## Problem statement
From the first line of the data through the line containing "return above +", return each line exactly.

↓↓↓

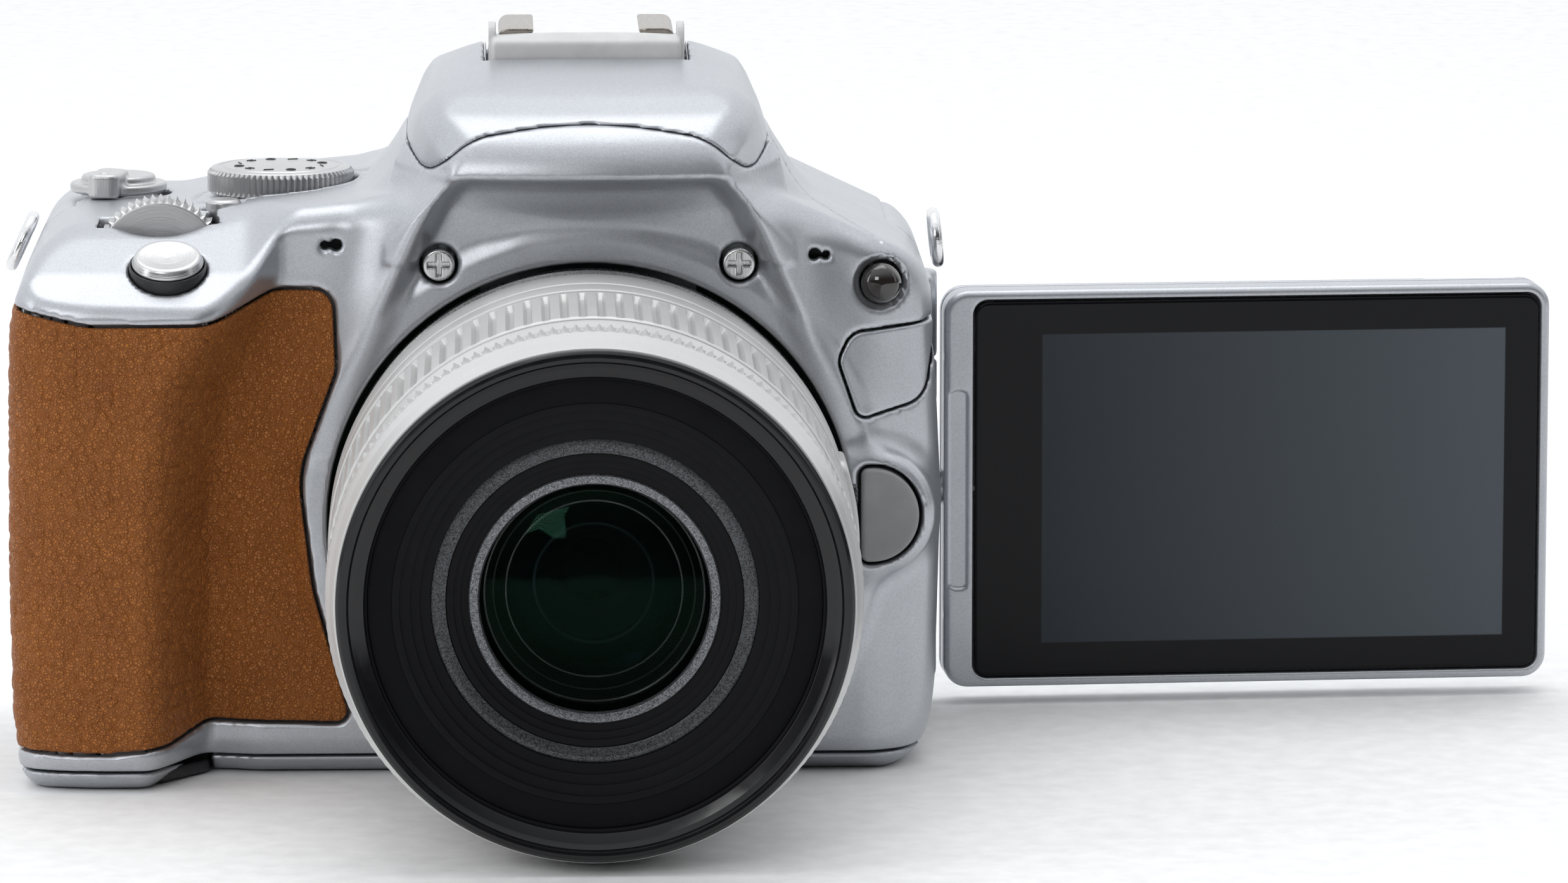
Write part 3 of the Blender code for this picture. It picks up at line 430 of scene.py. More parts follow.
def hump_field(g):
    """Viewfinder hump with the flash head and its bowed lip, worked out only near itself."""
    wide = np.abs(g.x[:, 0, 0]) < 37
    tall = g.z[0, 0] > 58
    x, z = g.x[wide], g.z[:, :, tall]
    bow = 0.0058 * x**2 * ease(-g.y, 12.0, 40.0)
    side = outline_field(g.y - bow, z, HUMP_SIDE)
    front = outline_field(x, z, HUMP_FRONT)
    plan = outline_field(x, g.y, HUMP_PLAN)
    form = meet(meet(front, plan, 3.0), side, 0.7 + 2.6 * ease(z, 79.6, 84.0))
    field = np.full((len(wide), g.y.shape[1], len(tall)), 20.0, np.float32)
    field[np.ix_(wide, np.full(g.y.shape[1], True), tall)] = form
    return field


def slope_field(g):
    """Space over the grip's sloping top, which fades out beside the nose on the lens side."""
    above = outline_field(g.y, g.z, GRIP_SLOPE)
    return above + 9.0 * ease(g.x, -45.0, -31.0)


def body_field(g):
    """Whole outer form: front depth map, outlines from the front and above, grip slope and hump."""
    depth = blurred(front_depth(g.x[:, 0], g.z[:, 0]), 0.55 / g.step)
    lean_x, lean_z = np.gradient(depth, g.step)
    depth = depth[:, None, :]
    lean = np.sqrt(1 + lean_x**2 + lean_z**2)[:, None, :]
    front = (depth - g.y) / lean
    sides = outline_field(g.x, g.z, SIDES_OUTLINE)
    plan = outline_field(g.x, g.y, PLAN_OUTLINE)
    form = meet(meet(plan, front, 5.0), sides, 6.0 - 2.6 * ease(g.z, 2.0, 12.0))
    form = cut(form, slope_field(g), 1.6)
    # the ridges carry on up to the corners of the overhang
    cheek = outline_field(g.x, g.y, HUMP_PLAN) - 0.62 * np.maximum(79.0 - g.z, 0)
    brow = both(front, cheek, g.z - 79.0, 68.0 - g.z, g.y + 34.0, outline_field(g.x, g.z, HUMP_FRONT))
    form = join(form, brow, 0.8)
    form = join(form, hump_field(g), 1.2 + 6.0 * ease(np.abs(g.x), 18.0, 24.0) * ease(g.y, -42.0, -28.0))
    # round boss of the lens mount, with the collar of the release button
    away = span(g.x, g.z - AXIS_Z)
    boss = meet(away - 37.6, np.abs(g.y + 32.0) - 10.8, 1.2)
    x, _, z = RELEASE_AT
    collar = rod_field(g, (x, -30.0, z), (x, -44.2, z), 8.4, 2.4)
    boss = join(boss, collar, 2.5)
    boss = meet(boss, 0.6 - g.z, 1.2)
    return join(form, boss, 2.4)


def terminal_field(g, gap=0.0):
    return outline_field(g.x, g.z, DOOR_OUTLINE) - gap


def leather_field(g, gap=0.0):
    outline = outline_field(g.x, g.z, LEATHER_OUTLINE) - gap
    return meet(outline, g.y - (SIDE_SEAM_Y - 2.0) - gap)


def flash_room(g, gap=0.0):
    """Room of the flash head: above the seam, round the hot shoe, back to its pivot."""
    seam = outline_field(g.x, g.z, FLASH_SEAM)
    _, y, z = FLASH_PIVOT
    away = span(g.y - y, g.z - z)
    reach = np.minimum(away - 4.6, g.y - y)
    shoe = both(np.abs(g.x) - SHOE_HALF, away - SHOE_CLEARANCE)
    return both(seam, reach, -shoe) - gap


def split(field, region):
    """Part of a form inside a region, with a small rounded edge at the seam."""
    return meet(field, region + GAP, 0.3)


def hollow(field):
    return both(field, -(field + WALL))


def shutter_bore(g):
    along = Vector(SHUTTER_AXIS).normalized() * 9
    return rod_field(g, Vector(SHUTTER_AT) - along, Vector(SHUTTER_AT) + along, 5.0)


def upper_seam(g):
    """Height above the seam between the lower covers and the top cover."""
    return g.z - TOP_SEAM_Z - 2.4 * ease(-g.x, 26.0, 34.0)


# ---------------------------------------------------------------- materials


class Finish:
    """Principled material whose texture nodes work on object coordinates."""

    def __init__(self, name, colour, roughness, **sockets):
        self.material = bpy.data.materials.new(name)
        self.material.use_nodes = True
        self.nodes = self.material.node_tree.nodes
        self.links = self.material.node_tree.links
        self.shader = self.nodes["Principled BSDF"]
        self.shader.inputs["Base Color"].default_value = (*colour, 1.0)
        self.shader.inputs["Roughness"].default_value = roughness
        for socket, value in sockets.items():
            self.shader.inputs[socket.replace("_", " ")].default_value = value
        self.colour = colour
        self.place = self.nodes.new("ShaderNodeTexCoord").outputs["Object"]

    def node(self, kind, values, **options):
        made = self.nodes.new(kind)
        for option, value in options.items():
            setattr(made, option, value)
        for socket, value in values.items():
            if isinstance(value, bpy.types.NodeSocket):
                self.links.new(value, made.inputs[socket])
            else:
                made.inputs[socket].default_value = value
        return made

    def stretched(self, scale):
        return self.node("ShaderNodeMapping", {"Vector": self.place, "Scale": scale}).outputs["Vector"]

    def noise(self, per_mm, detail=3.0, place=None, rough=0.55):
        values = {"Vector": place or self.place, "Scale": per_mm * 1000, "Detail": detail, "Roughness": rough}
        return self.node("ShaderNodeTexNoise", values).outputs["Fac"]

    def cells(self, per_mm, feature="F1", output="Distance"):
        values = {"Vector": self.place, "Scale": per_mm * 1000}
        return self.node("ShaderNodeTexVoronoi", values, feature=feature).outputs[output]

    def level(self, value, low, high, to_low=0.0, to_high=1.0):
        values = {0: value, 1: low, 2: high, 3: to_low, 4: to_high}
        return self.node("ShaderNodeMapRange", values).outputs[0]

    def math(self, operation, a, b=0.0):
        return self.node("ShaderNodeMath", {0: a, 1: b}, operation=operation).outputs[0]

    def part(self, axis):
        return self.node("ShaderNodeSeparateXYZ", {0: self.place}).outputs[axis]

    def radius(self):
        flat = self.node(
            "ShaderNodeVectorMath", {0: self.place, 1: (1, 1, 0)}, operation="MULTIPLY",
        ).outputs[0]
        return self.node("ShaderNodeVectorMath", {0: flat}, operation="LENGTH").outputs["Value"]

    def mix(self, factor, a, b):
        made = self.nodes.new("ShaderNodeMix")
        made.data_type = "RGBA"
        for socket, value in (("Factor", factor), ("A", a), ("B", b)):
            target = [s for s in made.inputs if s.name == socket and s.enabled][0]
            if isinstance(value, bpy.types.NodeSocket):
                self.links.new(value, target)
            else:
                target.default_value = (*value, 1.0) if socket != "Factor" else value
        return [s for s in made.outputs if s.enabled][0]

    def tint(self, socket_value):
        self.links.new(socket_value, self.shader.inputs["Base Color"])
        return self

    def vary(self, factor, darker, lighter):
        """Base colour that runs between two shares of the finish's own colour."""
        low = [channel * darker for channel in self.colour]
        high = [min(1.0, channel * lighter) for channel in self.colour]
        return self.tint(self.mix(factor, low, high))

    def rough(self, factor, low, high):
        self.links.new(self.level(factor, 0.25, 0.75, low, high), self.shader.inputs["Roughness"])
        return self

    def bump(self, height, depth_mm, strength=1.0):
        values = {"Height": height, "Distance": depth_mm * MM, "Strength": strength}
        normal = self.node("ShaderNodeBump", values).outputs["Normal"]
        self.links.new(normal, self.shader.inputs["Normal"])
        return self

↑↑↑

## Written reply
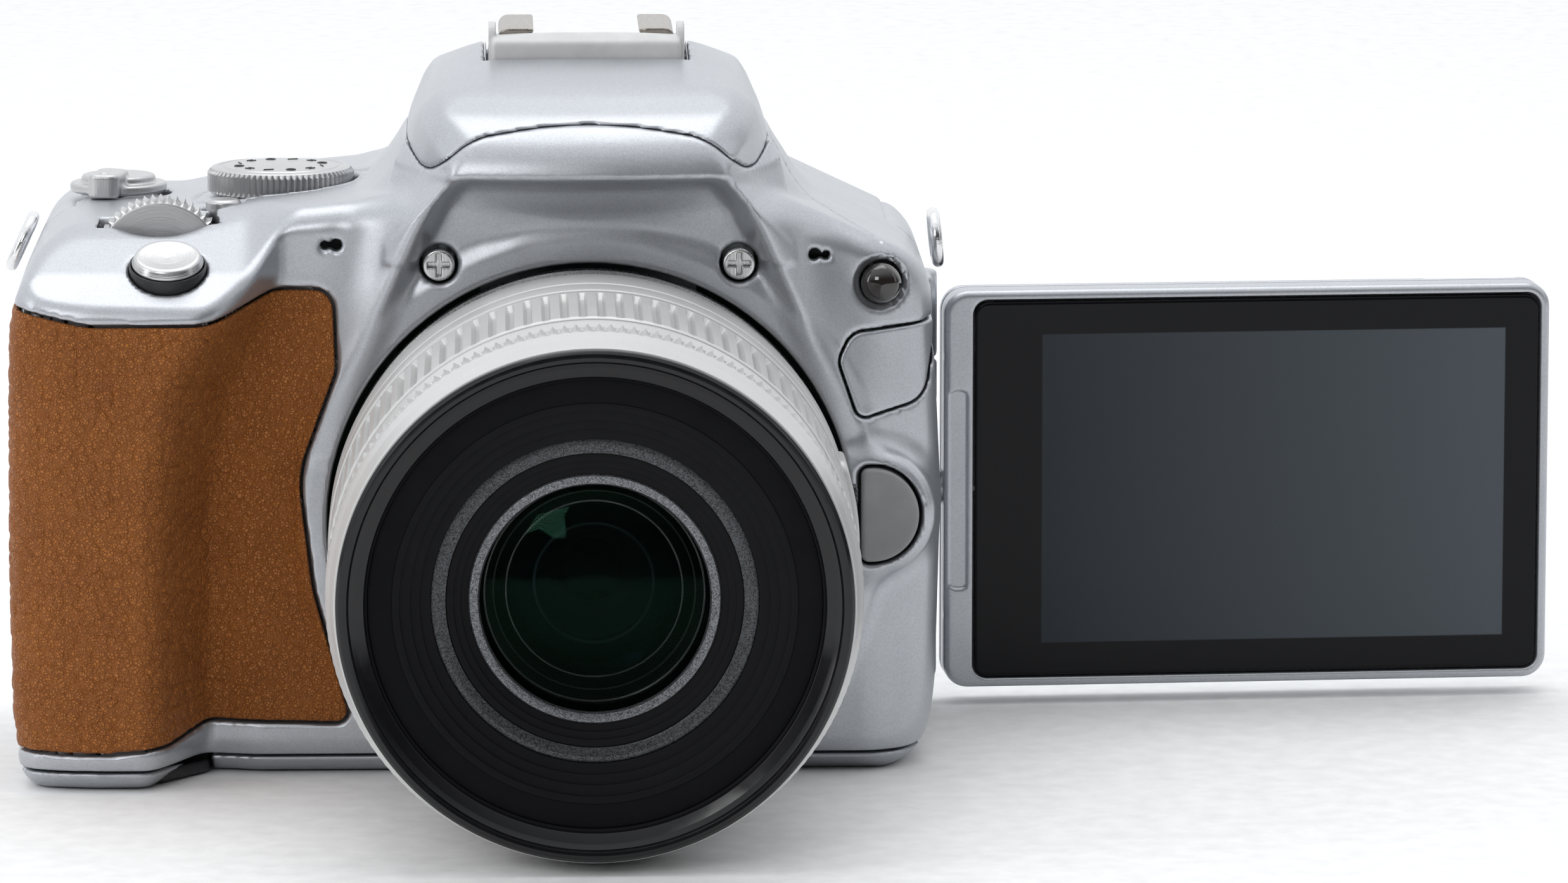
Write part 3 of the Blender code for this picture. It picks up at line 430 of scene.py. More parts follow.
def hump_field(g):
    """Viewfinder hump with the flash head and its bowed lip, worked out only near itself."""
    wide = np.abs(g.x[:, 0, 0]) < 37
    tall = g.z[0, 0] > 58
    x, z = g.x[wide], g.z[:, :, tall]
    bow = 0.0058 * x**2 * ease(-g.y, 12.0, 40.0)
    side = outline_field(g.y - bow, z, HUMP_SIDE)
    front = outline_field(x, z, HUMP_FRONT)
    plan = outline_field(x, g.y, HUMP_PLAN)
    form = meet(meet(front, plan, 3.0), side, 0.7 + 2.6 * ease(z, 79.6, 84.0))
    field = np.full((len(wide), g.y.shape[1], len(tall)), 20.0, np.float32)
    field[np.ix_(wide, np.full(g.y.shape[1], True), tall)] = form
    return field


def slope_field(g):
    """Space over the grip's sloping top, which fades out beside the nose on the lens side."""
    above = outline_field(g.y, g.z, GRIP_SLOPE)
    return above + 9.0 * ease(g.x, -45.0, -31.0)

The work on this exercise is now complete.